MAKD:MULTIPLE AUXILIARY KNOWLEDGE DISTILLATION
Zehan Chen, Xuan Jin, Yuan He, Hui Xue
-
SPS
IEEE Members: $11.00
Non-members: $15.00Length: 00:09:05
Knowledge distillation aims to learn a small student model by leveraging knowledge from a larger teacher model. The gap between these heterogeneous models hinder their knowledge transfer and it would be more challenging when the teacher model is from another task. We notice that the teacher model has defect in extracting features of another task samples. To improve knowledge distillation under such situation, we propose Multiple Auxiliary Subspaces(MAS).
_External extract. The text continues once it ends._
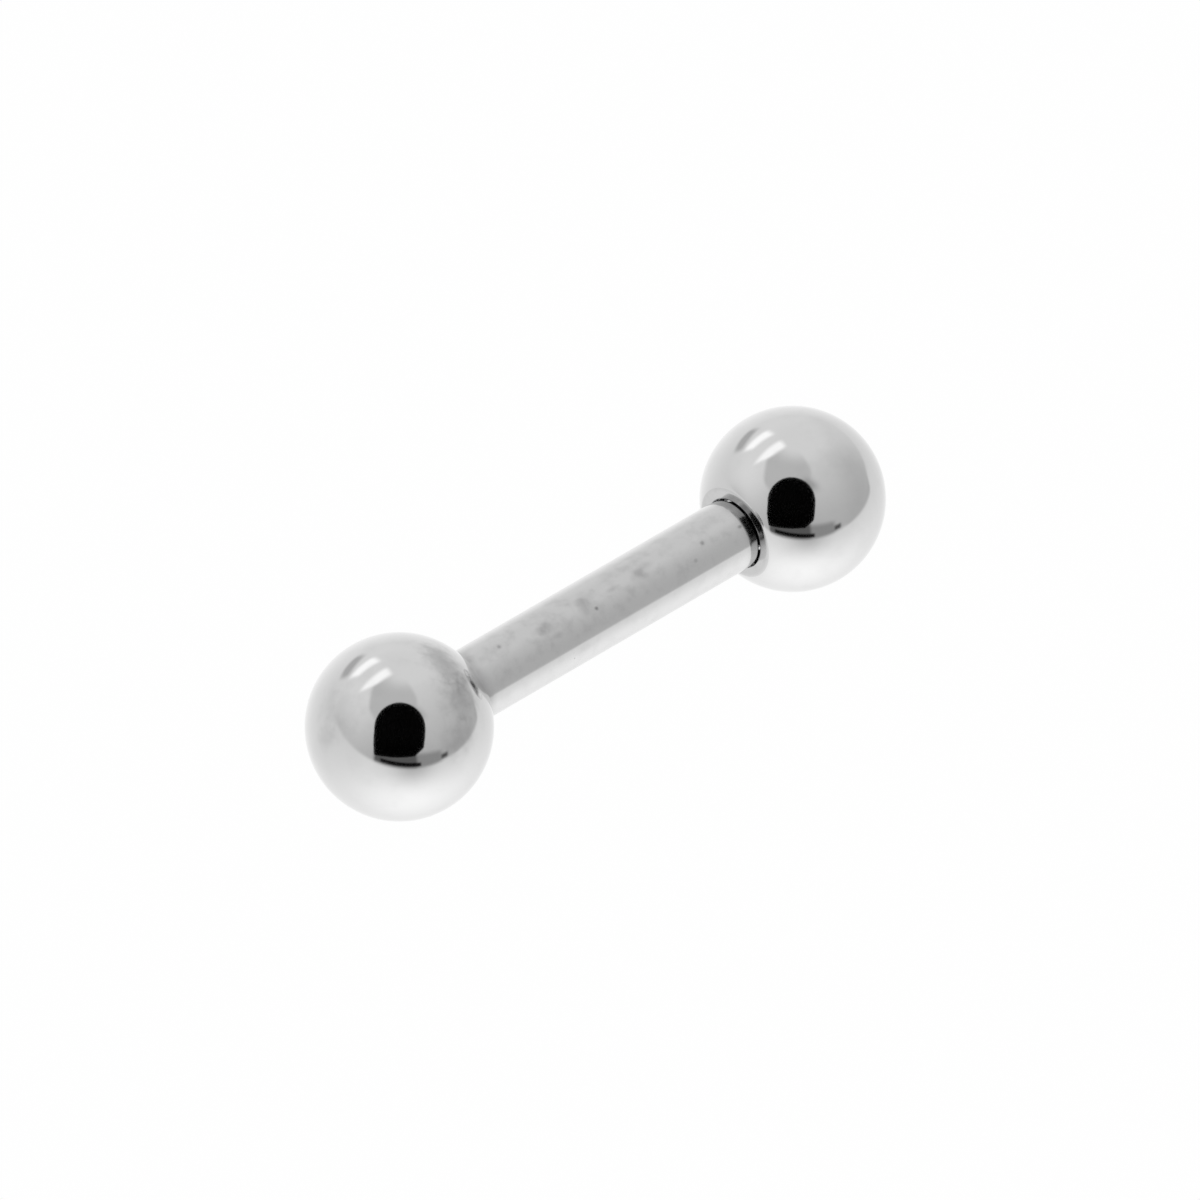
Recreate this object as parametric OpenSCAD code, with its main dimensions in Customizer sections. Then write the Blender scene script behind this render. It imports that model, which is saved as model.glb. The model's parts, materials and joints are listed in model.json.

Most previous methods improve distillation performance by representation alignment, while we resort to the promotion of the teacher model which is more suitable for cross-task distillation. The MAS distills the knowledge in a mutual learning way based on an auxiliary network. Along with the training procedure, the teacher model is improved by the auxiliary network which works as a trainable part of the teacher model and learn the features distribution of target samples from the student model. And this promotion of the teacher model will benefit the student model via the following distillation procedure. We adopt the representation alignment technique, multiple auxiliary networks to further enhance the proposed method. The MAS works well with limited or sufficient labeled target data.